A Guarded Heart
When we think of relationships, we have all heard different sayings regarding our heart such as “Follow your heart,” “Trust your heart,” or even “Let your heart lead you.” Has there ever been a time when you had someone in your heart that you had no doubt that they were the one you had been waiting for? If the answer is yes, you are among every other person in the world, including myself, who have allowed their heart to be their compass. Remember those sincere statements we made? “I feel it in my heart that this is the person for me” or, “My heart is telling me this is the one; I feel it so strongly.” I was in the same camp. Unfortunately, though, this has amounted to us following our hearts into some of the deepest, darkest places of great sadness and disappointment. This does not mean that everything in our heart is bad, but neither is it all good.
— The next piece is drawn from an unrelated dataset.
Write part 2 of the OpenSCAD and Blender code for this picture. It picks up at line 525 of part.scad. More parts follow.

The Bible has some specific things to say about this heart of ours. Just as we should exercise and protect our physical heart from things that could cause diseases or disorders, Proverbs 4:23 tells us that above all else we should guard our spiritual heart, for everything we do flows from it, or that is, goes out of it. It has been said that the heart is the seat of our emotions, our thoughts, our passions, and our will. If this is the case, we must be careful of who and what we allow to sit in that seat. Once something enters the heart, good or evil, if it is there long enough, it will eventually manifest itself. Proverbs 4:24-27 says, “Put away from you a deceitful mouth and put devious speech far from you. Let your eyes look directly ahead and let your gaze be fixed straight in front of you. Watch the path of your feet and all your ways will be established. Do not turn to the right nor to the left; Turn your foot from evil.” The writer of this proverb was calling out to the reader to be careful of what goes in their ear and eye gate and to watch out for the paths they take because they could negatively affect their lives. Things such as books, movies, TV shows, or events that are sexual in nature or inappropriate can be toxic to the Christian’s heart. It is saddening when a Christian is drawn back into the world because of what was allowed to take up residence in their heart.
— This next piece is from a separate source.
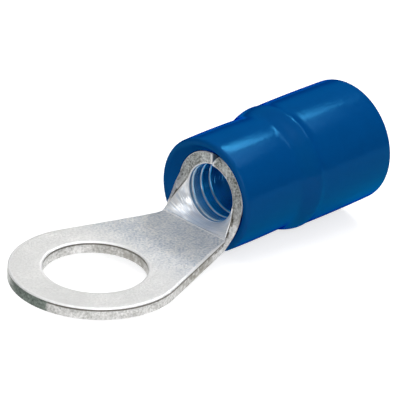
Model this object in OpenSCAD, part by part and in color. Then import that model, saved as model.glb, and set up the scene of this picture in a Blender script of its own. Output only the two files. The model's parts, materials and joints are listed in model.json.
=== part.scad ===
// Insulated crimp ring terminal for a 16 mm2 conductor and an M10 stud.
// A flat ring tongue and a rolled barrel are stamped from one strip of copper,
// and a stepped plastic sleeve is pushed over the barrel from behind the ring.
//
// Frame: origin at the centre of the stud hole, on the tongue's underside.
// +X runs along the barrel towards the wire entry, +Z points out of the top face.

/* [Ring tongue] */
// diameter of the hole for the stud
stud_hole_d = 10.5; // [8.4:0.1:12]
// outer diameter of the ring round the hole
ring_d = 17.4; // [16.5:0.1:20]
// thickness of the flat tongue
tongue_t = 1.3; // [1:0.05:1.6]
// width of the tongue where it starts to roll up into the barrel
neck_w = 8.7; // [7.6:0.1:9.4]

/* [Barrel] */
// distance from the stud centre to the mouth of the barrel
mouth_x = 16.05; // [15:0.05:22]
// length over which the flat strip rolls up into the round barrel
flare_len = 2.05; // [1.6:0.05:3]
// fillet between the side of the tongue and the mouth of the barrel
corner_r = 1.5; // [0.8:0.1:2]
// diameter of the bore that takes the bare conductor
bore_d = 6.2; // [5.6:0.1:7]
// wall of the rolled barrel
barrel_wall = 1.4; // [1.1:0.05:1.7]
// length of the barrel behind its mouth
barrel_len = 10; // [8:0.5:14]
// how far the underside of the barrel drops below the underside of the tongue
barrel_drop = 0.2; // [0:0.05:0.5]
// chamfer round the bore where the conductor enters
bore_chamfer = 0.3; // [0.1:0.05:0.5]

/* [Seam] */
// gap left between the two butted edges of the rolled strip
seam_gap = 0.08; // [0.04:0.02:0.2]
// width of the notch that the turned-down edge on the -Y side leaves along the top
seam_notch_w = 0.65; // [0.4:0.05:1]
// depth of that notch
seam_notch_depth = 1; // [0.3:0.05:1.1]

/* [Serrations] */
// number of grooves that bite into the conductor
groove_count = 3; // [2:1:6]
// distance from one groove to the next
groove_pitch = 1.25; // [1.1:0.05:1.4]
// width of a groove at the surface of the bore
groove_w = 0.36; // [0.24:0.02:0.6]
// depth of a groove
groove_depth = 0.16; // [0.1:0.02:0.3]
// distance from the mouth to the first groove
first_groove = 0.6; // [0.4:0.05:1]

/* [Sleeve] */
// gap all round between the barrel and the sleeve
sleeve_fit = 0.05; // [0.03:0.01:0.15]
// wall of the sleeve over the barrel
front_wall = 1.52; // [1.2:0.02:2]
// diameter of the bore that takes the insulated wire
wire_bore_d = 11; // [9.6:0.1:12]
// wall of the sleeve round the insulated wire
rear_wall = 1.1; // [0.8:0.05:1.5]
// how far the lip of the sleeve stands ahead of the mouth of the barrel
lip_ahead = 0.9; // [0.7:0.05:1.2]
// width of the flat crest between the outer and the inner rounding of the lip
lip_crest = 0.05; // [0.02:0.01:0.2]
// length of the front section, from the lip to the start of the shoulder
front_len = 7.9; // [6:0.1:10]
// length of the shoulder between the two sections
shoulder_len = 2.5; // [1.5:0.1:4]
// length of the rear section behind the shoulder
rear_len = 10.9; // [8:0.1:16]
// height of the bead that the mould leaves on top of the shoulder
shoulder_bead = 0.06; // [0.02:0.01:0.12]
// thickness of the collar that the end of the barrel butts against
collar_t = 0.5; // [0.3:0.05:1]
// length of the funnel that guides the strands into the barrel
funnel_len = 2.2; // [1:0.1:4]
// rounding of the lip
lip_r = 0.42; // [0.2:0.02:0.5]
// rounding of the rear rim
rim_r = 0.25; // [0.1:0.05:0.4]

/* [Hidden] */
$fn = 72;
// how far a cutter stands proud of what it cuts: past an end, and past a wall
eps = 0.01;
clear = 0.2;
// the neck reaches this far into the barrel's wall, and stays this far inside its surfaces
neck_root = 0.12;
neck_inset = 0.03;
// the bead on the shoulder stays full for this length, then fades out over the next
bead_full = 0.5;
bead_fade = 0.7;

// blank and barrel
ring_r = ring_d / 2;
neck_x = mouth_x - flare_len;
neck_y = neck_w / 2;
bore_r = bore_d / 2;
barrel_r = bore_r + barrel_wall;
mid_r = bore_r + barrel_wall / 2;
axis_z = barrel_r - barrel_drop;

// where the straight side of the tongue leaves the ring
neck_dist = sqrt(neck_x * neck_x + neck_y * neck_y);
leave_a = atan2(neck_y, neck_x) + acos(ring_r / neck_dist);
leave = [ring_r * cos(leave_a), ring_r * sin(leave_a)];
side_a = atan((neck_y - leave.y) / (neck_x - leave.x));

// centre of the fillet between the tongue's side and the mouth
fillet_c = [
  mouth_x - corner_r,
  neck_y + (mouth_x - corner_r - neck_x) * tan(side_a) + corner_r / cos(side_a)
];

// sleeve
sleeve_bore_r = barrel_r + sleeve_fit;
front_r = sleeve_bore_r + front_wall;
wire_bore_r = wire_bore_d / 2;
rear_r = wire_bore_r + rear_wall;
lip_x = mouth_x - lip_ahead;
shoulder_x = lip_x + front_len;
rear_x = shoulder_x + shoulder_len;
end_x = rear_x + rear_len;
barrel_end = mouth_x + barrel_len;
collar_x = barrel_end + sleeve_fit;
funnel_x = collar_x + collar_t;

// ---- rolled neck: the strip between the flat tongue and the round barrel ----

// stations along the neck as [x, half width of the strip there]; the last one
// roots the neck in the wall of the barrel
neck_stations = concat(
  [[neck_x, neck_y]],
  [for (a = [-10 : 10 : 90])
    let (x = fillet_c.x + corner_r * sin(a), y = fillet_c.y - corner_r * cos(a))
    if (x > neck_x + eps) [x, y]],
  [[mouth_x + neck_root, fillet_c.y]]
);
neck_steps = 20;

// how far the strip is rolled up at x, from 0 (flat) to 1 (round)
function rolled(x) = min(1, (x - neck_x) / flare_len);
function strip_t(u) = tongue_t + (barrel_wall - 2 * neck_inset - tongue_t) * u;
function strip_z(u) = tongue_t / 2 + (axis_z - mid_r - tongue_t / 2) * u;

// point of the strip's cross-section: s is the length along the strip from its
// middle, and side is 1 for the inner face and -1 for the outer face
function strip_point(x, s, side) =
  let (
    u = rolled(x),
    curve = u / mid_r,
    turn = s * curve * 180 / PI,
    flat = curve < 0.001,
    y = flat ? s : sin(turn) / curve,
    z = flat ? 0 : (1 - cos(turn)) / curve,
    half = side * strip_t(u) / 2
  )
  [x, y - half * sin(turn), strip_z(u) + z + half * cos(turn)];

module rolled_neck() {
  n = neck_steps;
  row = 2 * (n + 1);
  points = [
    for (st = neck_stations)
      for (k = [0 : row - 1])
        let (side = k <= n ? 1 : -1, j = k <= n ? k : row - 1 - k)
        strip_point(st[0], st[1] * (2 * j / n - 1), side)
  ];
  last = len(neck_stations) - 1;
  skin = [
    for (i = [0 : last - 1])
      for (k = [0 : row - 1])
        let (a = i * row + k, b = i * row + (k + 1) % row)
        each [[a, b, b + row], [a, b + row, a + row]]
  ];
  front = [
    for (j = [0 : n - 1])
      each [[j, row - 1 - j, row - 2 - j], [j, row - 2 - j, j + 1]]
  ];
  back = [for (f = front) [last * row + f[2], last * row + f[1], last * row + f[0]]];
  polyhedron(points, concat(skin, front, back), convexity = 6);
}

// ---- flat tongue with the stud hole ----

module ring_tongue() {
  linear_extrude(tongue_t)
    difference() {
      union() {
        circle(r = ring_r, $fn = 96);
        polygon([
          [0, 0],
          [leave.x, -leave.y],
          [neck_x, -neck_y],
          [neck_x, neck_y],
          [leave.x, leave.y]
        ]);
      }
      circle(d = stud_hole_d, $fn = 96);
    }
}

// ---- rolled barrel with its butt seam and serrations ----

// ring of metal that one serration removes, centred on x = 0
module groove() {
  rotate([0, 90, 0])
    rotate_extrude()
      polygon([
        [bore_r - clear, -groove_w / 2],
        [bore_r, -groove_w / 2],
        [bore_r + groove_depth, -groove_w / 5],
        [bore_r + groove_depth, groove_w / 5],
        [bore_r, groove_w / 2],
        [bore_r - clear, groove_w / 2]
      ]);
}

// butt seam along the top: a narrow gap, and over it the notch, whose +Y side is
// square to the barrel and whose -Y side is the slope of the turned-down edge
module seam(length) {
  floor_r = barrel_r - seam_notch_depth;
  top_r = barrel_r + clear;
  slope = seam_notch_w / seam_notch_depth;
  translate([-eps, 0, 0])
    rotate([90, 0, 90])
      linear_extrude(length + 2 * eps)
        polygon([
          [-seam_gap / 2, bore_r - clear - groove_depth],
          [seam_gap / 2, bore_r - clear - groove_depth],
          [seam_gap / 2, top_r],
          [-seam_gap / 2 - slope * (top_r - floor_r), top_r],
          [-seam_gap / 2, floor_r]
        ]);
}

module barrel() {
  translate([mouth_x, 0, axis_z])
    difference() {
      rotate([0, 90, 0])
        cylinder(r = barrel_r, h = barrel_len);
      translate([-eps, 0, 0])
        rotate([0, 90, 0])
          cylinder(r = bore_r, h = barrel_len + 2 * eps);
      translate([barrel_len - bore_chamfer, 0, 0])
        rotate([0, 90, 0])
          cylinder(r1 = bore_r, r2 = bore_r + bore_chamfer + eps, h = bore_chamfer + eps);
      for (i = [0 : groove_count - 1])
        translate([first_groove + i * groove_pitch, 0, 0])
          groove();
      seam(barrel_len);
    }
}

module terminal() {
  color([0.79, 0.79, 0.78]) {
    union() {
      ring_tongue();
      rolled_neck();
      barrel();
    }
  }
}

// ---- insulating sleeve ----

// smooth step from 0 to 1
function ease(t) = (1 - cos(180 * t)) / 2;

// quarter circle of radius r round c, from angle a0 to a1, as [radius, x] points
function arc(c, r, a0, a1, n = 5) =
  [for (i = [0 : n]) let (a = a0 + (a1 - a0) * i / n) c + r * [cos(a), sin(a)]];

// outline of the wall as [distance from the axis, x]
sleeve_outline = concat(
  // hollow front face, from the bore out to the rounded lip
  [[sleeve_bore_r, mouth_x + sleeve_fit]],
  arc([front_r - lip_r - lip_crest, lip_x + lip_r], lip_r, 240, 270, 3),
  arc([front_r - lip_r, lip_x + lip_r], lip_r, 285, 360, 5),
  // shoulder and the bead on top of it
  [for (i = [0 : 8])
    [front_r + (rear_r - front_r) * ease(i / 8) + shoulder_bead * pow(i / 8, 3),
     shoulder_x + shoulder_len * i / 8]],
  [[rear_r + shoulder_bead, rear_x + bead_full],
   [rear_r, rear_x + bead_full + bead_fade]],
  // rear rim
  arc([rear_r - rim_r, end_x - rim_r], rim_r, 0, 90, 4),
  arc([wire_bore_r + rim_r, end_x - rim_r], rim_r, 90, 180, 4),
  // wire bore, funnel, collar and barrel seat
  [[wire_bore_r, funnel_x + funnel_len],
   [bore_r, funnel_x],
   [bore_r, collar_x],
   [sleeve_bore_r, collar_x]]
);

module sleeve() {
  color([0.0, 0.3, 0.56])
    translate([0, 0, axis_z])
      rotate([0, 90, 0])
        rotate_extrude($fn = 72)
          polygon(sleeve_outline);
}

terminal();
sleeve();
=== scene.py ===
# %% [markdown]
# # A ring terminal in its blue sleeve
# The object is a cable lug for a screw stud. A flat ring is stamped from tinned copper, its
# tail is rolled up into a barrel, and a moulded blue sleeve is pushed over that barrel. The
# measured model could be shaded as it is, but its edges are knife sharp, and rounded edges are
# what catches the light. So this lesson makes both parts again the way a factory does: the
# metal as a flat blank that is rolled, the sleeve as a turned profile. Both are then laid on a
# white table under soft light.
# %% Load the measured model
import json
import math

import bmesh
import bpy
import numpy as np
from mathutils import Matrix, Vector
from mathutils.geometry import delaunay_2d_cdt


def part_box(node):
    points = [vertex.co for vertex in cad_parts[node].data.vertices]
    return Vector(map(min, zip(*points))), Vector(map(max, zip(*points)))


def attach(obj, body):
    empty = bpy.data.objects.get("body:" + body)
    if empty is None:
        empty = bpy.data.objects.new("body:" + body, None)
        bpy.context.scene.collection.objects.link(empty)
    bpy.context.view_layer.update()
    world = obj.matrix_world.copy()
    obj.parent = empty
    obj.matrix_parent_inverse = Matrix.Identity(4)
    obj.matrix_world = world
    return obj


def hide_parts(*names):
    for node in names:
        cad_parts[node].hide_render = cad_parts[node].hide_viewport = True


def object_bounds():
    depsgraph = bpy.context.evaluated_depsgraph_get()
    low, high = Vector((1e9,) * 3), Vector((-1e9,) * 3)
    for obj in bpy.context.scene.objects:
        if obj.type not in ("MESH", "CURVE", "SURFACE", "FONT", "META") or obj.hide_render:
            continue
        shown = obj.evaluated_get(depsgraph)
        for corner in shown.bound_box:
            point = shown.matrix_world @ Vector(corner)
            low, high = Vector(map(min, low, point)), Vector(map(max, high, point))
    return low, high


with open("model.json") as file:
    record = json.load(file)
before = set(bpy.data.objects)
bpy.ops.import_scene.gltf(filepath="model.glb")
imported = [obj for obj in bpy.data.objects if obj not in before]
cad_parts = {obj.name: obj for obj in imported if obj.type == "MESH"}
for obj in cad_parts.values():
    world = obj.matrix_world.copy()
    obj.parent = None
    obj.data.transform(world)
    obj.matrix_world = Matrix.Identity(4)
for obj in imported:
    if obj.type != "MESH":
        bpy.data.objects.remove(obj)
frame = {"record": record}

cad_low, cad_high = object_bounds()
MM = 0.001
terminal_low, terminal_high = (np.array(corner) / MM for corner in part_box("terminal"))
sleeve_low, sleeve_high = (np.array(corner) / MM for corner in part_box("sleeve"))
mounts = {mount["name"]: mount for mount in frame["record"]["mounts"]}
print("terminal box, mm:", terminal_low.round(2), terminal_high.round(2))
print("sleeve box, mm:", sleeve_low.round(2), sleeve_high.round(2))

# %% [markdown]
# ## The camera
# The part is under five centimetres long. It could be seen from close by with a wide lens, but
# the ring would look swollen beside the sleeve, so a long lens looks from a good distance.
# The view is set by an azimuth, an elevation and a slight roll, in degrees. The camera's place
# is given along its own axes, in millimetres from the stud hole, which makes it easy to nudge.
# Colours are shown by the Standard view, so that a colour looks the way it is written.
# %% Place the camera
VIEW = {"azimuth": -47.272, "elevation": 26.618, "roll": 3.664}
ASIDE, ABOVE, DISTANCE = 10.412, 7.742, 314.694
LENS, SENSOR_WIDTH = 285.81, 36


def look_axes(azimuth, elevation, roll):
    """Right, up and backward directions of a camera that looks from that side."""
    a, e, r = (math.radians(d) for d in (azimuth, elevation, roll))
    back = Vector((math.sin(a) * math.cos(e), -math.cos(a) * math.cos(e), math.sin(e)))
    level = Vector((math.cos(a), math.sin(a), 0))
    upright = back.cross(level)
    right = level * math.cos(r) + upright * math.sin(r)
    up = upright * math.cos(r) - level * math.sin(r)
    return right, up, back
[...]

According to God’s Word, we are born in sin and shaped in iniquity (Psalm 51:5). Therefore, we all come into the world with sinful hearts. Only God can give us a heart change. Jeremiah 17: 9 says, “The heart is deceitful above all things, and desperately wicked: who can know it?” (NKJV). Who can know it? God and God alone. He knows the very secrets of the heart (Psalm 44:21). There are some things we may know on the surface, but only God knows the true depths of our heart. Often, it is not until we find ourselves in precarious situations that we see following our heart is not what we needed but to follow God’s leading.
Heart Desires
Please be cognizant that you can desire someone or something so much and become so fixated on it that you deceive yourself into believing that it is God’s will for you. Many of us have heard it before: If our desires go against the nature of God, the will of God, and the Word of God, we will know for sure that it is not God. 1 John 5:14-15 says, “This is the confidence which we have before Him, that, if we ask anything according to His will, He hears us. And if we know that He hears us in whatever we ask, we know that we have the requests which we have asked from Him.” Two of the key terms in this passage are confidence and His will. Once we pray according to His will, we can be confident that we have left our request in His hands and He will respond as He sees fit for our lives.
All of us have had desires about some things we would like to have, places we would like to go, things we would like to do, and people we would like to do them with. But David said, “Lord, all my desire is before You…” (Psalm 38:9). God already knows what we want before we even open our mouths, and there is absolutely nothing wrong with having desires. God created us with the ability to desire, but He wants our appetites to be for the things of Him. We are instructed in Psalm 37:4 to delight ourselves in the Lord, and He will give us the desires of our heart. Unfortunately, many of us read this verse out of context to mean that whatever our heart desires, God will give it to us.
Though we get excited about God giving us the desires of our heart, we often fail to commit to delight ourselves in Him. Some believe delighting yourself in the Lord means simply going to church, reading your Bible, or quoting Scriptures. It could be those things in part, but it all comes back to the condition of the heart. The word translated delight in Psalm 37:4 means to be happy about or merry over. Albert Barnes says, “The fact that you seek your happiness in him will regulate your desires, so that you will be ‘disposed’ to ask only those things which it will be proper for him to grant, and the fact that you do find your happiness in him will be a reason why he will grant your desires.”